The VMPP has been good to us though. It was an exciting place to shoot and we were able to shoot in places which may never be filmed again as the building has been sold and is almost certainly going to be razed.
June 5th 2007
Sizer house. The first of four days in one location. We’ve never been able to settle in like this anywhere before.
Today we shot-out the basement.
The highlight for me was the ‘going to bed’ scene between me and Roger. There were a few things that had to happen in it, but for the most part he and I were allowed to just play. Every take we took it a bit farther, and every time Craig called ‘cut’ the release of laughter was bigger. The final take had a happy accident as in the last moment a pile of previously un-noticed books which must have been being agitated a bit in each take chose that last moment to collapse upon my head. We had to call it done then, there’s no way we’d duplicate that moment. I just hope there’s a take where the fact that everytime I turn away from the camera I’m laughing my guts out isn’t obvious.
Most fun I’ve had in a scene since we shot the speed boat.
June 7th 2007
Our second day of shooting upstairs at the Sizer house. Fairly short day there actually. By mid afternoon we were shooting in the forest, and then breaking before moving on to the beach for a guerilla night shoot.
The campfire beach party scene was a challenge. The first part needed to be at sunset, and the clouds were not co-operating. When we finally got a good break in the clouds we had about 20 minutes before the sun disappeared behind the horizon. Somehow we managed to shoot a four-minute scene about seven times in that window – even with an ill-timed visit by the beach patrol. The second half of the scene was easier to shoot. It was pretty free-form and was shot by campfire light after dark.
June 8th 2007
Our exterior day at Sizer house. I totally screwed up. My costume got set aside last night where I wouldn’t forget it. Well, guess what? I guess I could blame my head – the cold is getting worse. I really can barely think straight, but either way it is still me who blew it.
In Vancouver traffic it’s over a half-hour drive each way. I also didn’t notice until I’d been on set for over an hour. It was scheduled to be a long day already.
Apart from the pressure of trying to get everything done the day went mostly smoothly. One complex jib-shot took a lot of takes to get right.
Gordon again breaking hearts with his wounded Clive, dancing with Christina on the lawn.
With one scene left to shoot we were pretty much running out of light. We could go for it and hope for the best, or we could re-invent the scene and move back inside. Craig and Naim, on Caroline’s recommendation, opted for the latter and concocted a one-er for a three page scene. The shot is now a focus-pulling tour de force… or I imagine it is. I have yet to see the print.
June 13th 2007
Four days off to allow for people’s schedules – we thought that things would be easier once we got to Vancouver, but real life is seriously impinging upon our ability to keep momentum.

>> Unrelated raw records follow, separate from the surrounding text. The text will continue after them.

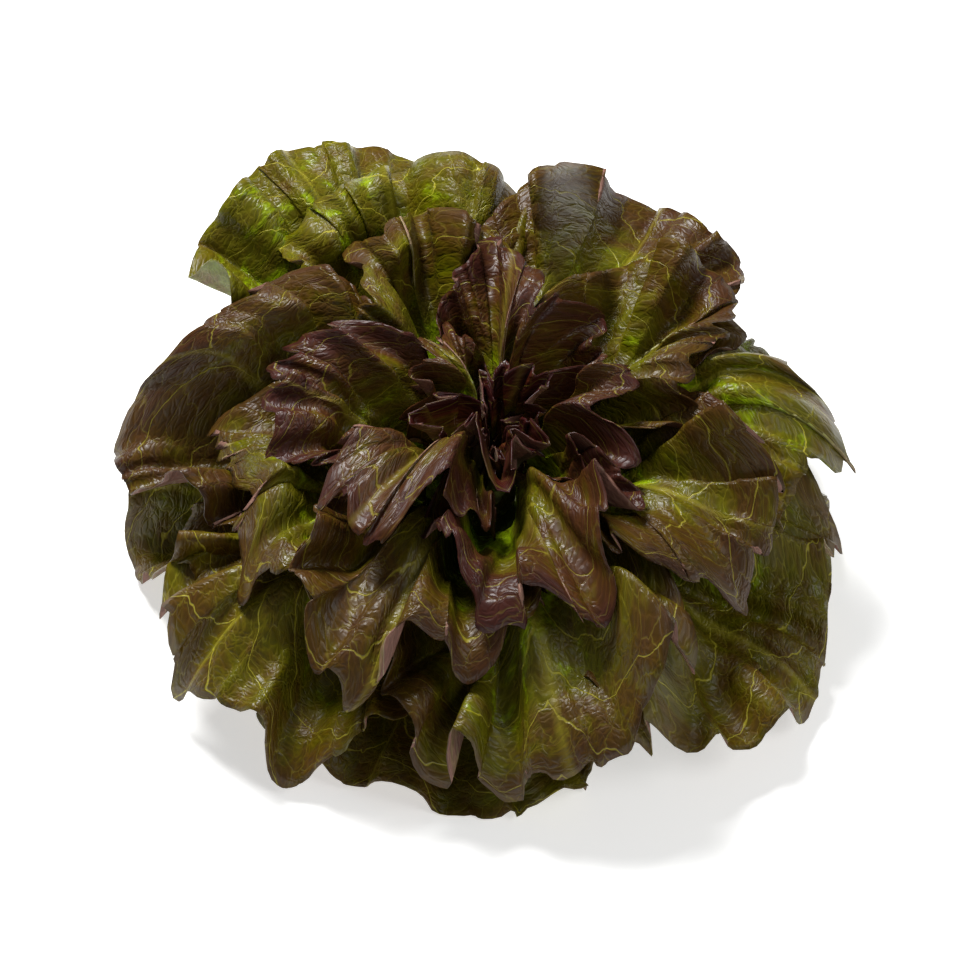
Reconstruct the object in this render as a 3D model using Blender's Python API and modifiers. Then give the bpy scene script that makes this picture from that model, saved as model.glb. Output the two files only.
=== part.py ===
"""Head of red batavia lettuce, cut at the stem, standing on its cut face.

Metres, +Z up, -Y to the front. The origin is the centre of the stem's cut face.
Each leaf is worked out in polar terms about the crown, a point inside the stem:
its azimuth round the head, its radius from the crown, and its lean away from the
upright. The leaves are laid from the outermost inwards, each held clear of those below.
"""

import math
import random

import bmesh
import bpy
import numpy as np

# The head
HEAD_SEED = 7
CROWN_HEIGHT = 0.012
FLOOR_GAP = 0.0012
GOLDEN_ANGLE = math.radians(137.508)
FIRST_AZIMUTH = math.radians(347.0)

# The stem
STEM_RADIUS = 0.0175
STEM_FOOT_RADIUS = 0.0165
STEM_SHOULDER_RADIUS = 0.012
STEM_TOP_RADIUS = 0.0085
STEM_TOP = 0.033
STEM_SHOULDER_DROP = 0.004
STEM_FOOT_RISE = 0.006
STEM_SIDES = 28
STEM_GAP = 0.0006
ROOT_SLACK = 1.02
LEAST_SHARE = 0.2

# The large leaves, by their number from the outermost: lengths in metres, leans in degrees
LARGE_LEAVES = 23
STATIONS = (0, 8, 16, 23)
REACH_AT = (0.170, 0.164, 0.146, 0.112)
HALF_WIDTH_AT = (0.074, 0.068, 0.052, 0.034)
TIP_LEAN_AT = (94.0, 86.0, 58.0, 34.0)
ROOT_LEAN_AT = (76.0, 64.0, 46.0, 31.0)
ROOT_HALF_WIDTH_AT = (0.010, 0.010, 0.008, 0.006)
RIB_DEPTH_AT = (0.0042, 0.0036, 0.0026, 0.0018)
WAVE_AT = (0.015, 0.015, 0.012, 0.007)
BACK_LEAN = 9.0
OUTER_LEAVES = 9
MIDDLE_LEAVES = 8

# The roll of a leaf's tip, by the same stations: its share of the reach, radius, and turn in degrees
ROLL_START_AT = (0.80, 0.76, 0.74, 0.78)
ROLL_RADIUS_AT = (0.030, 0.020, 0.015, 0.012)
ROLL_TURN_AT = (25.0, 50.0, 85.0, 60.0)
ROLL_ASIDE = 30.0
ROLL_START_DRAW = 0.04
ROLL_TURN_DRAW = (0.5, 1.4)
ROLL_SEED = 500

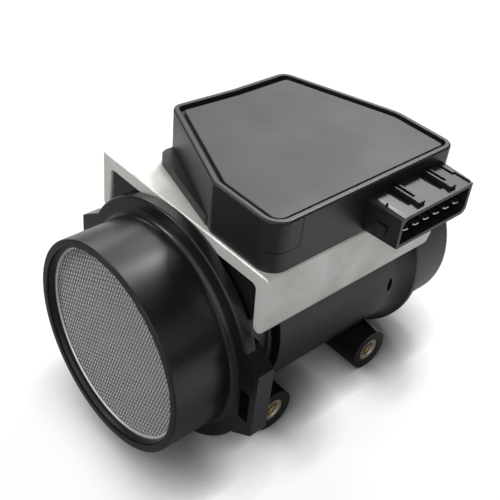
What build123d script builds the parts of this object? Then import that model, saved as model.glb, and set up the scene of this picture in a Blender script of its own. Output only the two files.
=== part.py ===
from build123d import *
from math import cos, floor, radians, sin, sqrt, tan
import os

# Mass airflow sensor for an engine intake, in millimetres.
# X runs along the air duct from the inlet mouth, Z is up, and the origin is the
# centre of the inlet mouth. The connector is on the -Y side.

# ---------------------------------------------------------------- duct, outside
inlet_r = 38.0           # hose seat on the inlet, 76 mm across
lip_round = 0.5
flange_x = 23.6
flange_t = 4.6
flange_rise = 6.5
flange_r = inlet_r + flange_rise
tube_x = 45.9
tube_r = 35.3
neck_depth = 4.3         # waist between the flange and the tube
neck_r = tube_r - neck_depth
flare_rise = 3.6         # the tube flares out to a hose stop
flare_r = tube_r + flare_rise
flare_x = 112.4
flare_len = 9.0
flare_lip = 2.2
oval_x = 102.2           # oval sink on the connector side of the tube
oval_z = 1.0
oval_w = 2.4
oval_h = 6.2
oval_depth = 1.4
outlet_step = 0.6
outlet_r = tube_r + outlet_step
outlet_x = 135.2

# ----------------------------------------------------------------- duct, inside
mouth_wall = 2.6
mouth_bore_r = inlet_r - mouth_wall    # counterbore that takes the screen
screen_seat = 1.8
inlet_bore_r = mouth_bore_r - screen_seat
neck_wall = 3.4
throat_r = neck_r - neck_wall
throat_x = 27.6
throat_len = 23.0
bell_len = 17.0
outlet_wall = 3.3
outlet_bore_r = outlet_r - outlet_wall
recovery_x = 112.6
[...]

Four days has allowed my cold to get a bit better. I think I passed the zenith yesterday – the pressure peaked and eased in one day, but got bad enough in that time that it was loosening teeth on the side where my sinus was worst! Poor Gordon has had to live with my hacking and grousing over my misery.
Four days was barely enough to find a marina in, Craig found one yesterday while I was convalescing. But it’s going to cost us. We can muster the money, but it’s not really in the budget.
Today we shot on Seymour mountain. It was the Juanabees Van’s last day. Up and down the mountain four times in a day. Three different scenes.
Then we splintered. Craig went and shot Neville finding civilization and getting kicked in the shin. The only thing on hand to protect his leg was a rolled up copy of the UBCP agreement. As it was stuffed into his sock Roger quipped “this is the most the Union has protected me in years!”
Meanwhile, David, Fabrice, Rob and I got some second unit footage of the van in transit before we lose it forever. David was like a little kid directing shots. We found some nice stuff – I’m sure the prettiest stuff will prove to be the least appropriate for the film.
June 14th 2007
Janet joined us on set for the last day.
DJ nixed paying for the marina. So Craig found a rock jetty and I re-wrote the scene in the afternoon. As night fell we met and began to invent how we were going to shoot the thing. DJ and Naim went and bought a bunch of 1K flashlights. We shot the entire scene practically, with the team using flashlights to find Paul in the dark. At the beginning of the night I was thinking that we were just shooting this so that we’d have something to edit in and that we’d take another crack at it in reshoots under better circumstances. But by the end of the night I was thinking that we got it. I think there is a great little scene there.
We wrapped around 2am with very little ceremony. I didn’t have the energy to be emotional. I took a brief moment kneeling in the sand to take in the sensation, but that was all I could manage. I don’t think I had another take in me. By the end it was all I could do to croak out my lines. Those four altitude changes yesterday were brutal on my cold. Shooting at midnight at the beach isn’t going to make things any better. I’m sure it’s not going to kill me, but it does appear as though I am Ahab. We may have got the picture, but this film got me too.
I suppose that we managed to finish pretty strongly — I am sick as a dog, but apart from that, strongly – and while there were inevitable issues to deal with along the way, we feel really good about most of what we accomplished in this past month. The fact that things have gone well perhaps makes this less emotionally charged than the uncertainty of the beginning was. Back when we were told that we were idiots and that what we were attempting was impossible.
But there we go. We are done. …shooting.